En 1910, le directeur de KST, Fernand VOGT, ose donc faire l’impasse sur l’énergie vapeur et opte pour le tout électrique pour les machines d’extraction. Le pari est encore risqué mais s’avèrera par la suite avisé et judicieux. Notons aussi que ces machines sont équipées de poulies entraînant le câble d’extraction nommées poulies Koepe du nom de son inventeur en 1877. En 1912, deux machines d’extractions identiques voient le jour à Alex et à Rodolphe. Elles entrent en activité l’année suivante. La machine d’extraction de Rodolphe I est donc le dernier vestige de quatre machines d’extraction ayant fonctionné durant des décennies.
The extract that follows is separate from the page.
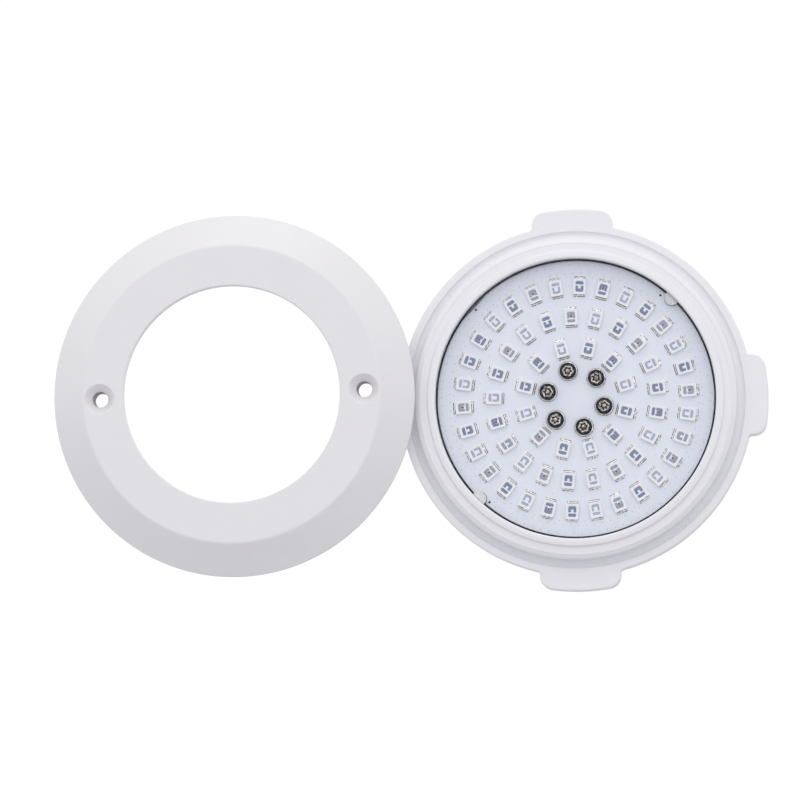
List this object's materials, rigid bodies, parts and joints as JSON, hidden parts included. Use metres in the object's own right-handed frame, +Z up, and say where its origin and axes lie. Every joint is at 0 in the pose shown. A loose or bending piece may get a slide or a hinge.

Mieux, elle est, grâce à l’ingéniosité et grâce au travail de bénévoles, de nouveau en état de marche ! Sa restauration, effectuée de 1994 à 1996, a nécessité quelques 6000 heures de travail. Un ancien ingénieur des mines, Alfred Windenberger, décédé en 2007, est à la base de cette réalisation. En effet, grâce à ses calculs et ses idées la machine fonctionne avec relativement peu de puissance – environ un dixième de sa puissance nominale de 404 Kilowatts - tout en gardant intégralement le système de vitesse variable mis au point par Ward Léonard en 1892. Cette machine est à elle seule un monument de notre patrimoine industriel et de son évolution. Elle renferme aussi une partie de l’histoire industrielle fort méconnue de la SACM .
Depuis 1996, sur le carreau Rodolphe, elle est l’une des attractions principales, très appréciée du public."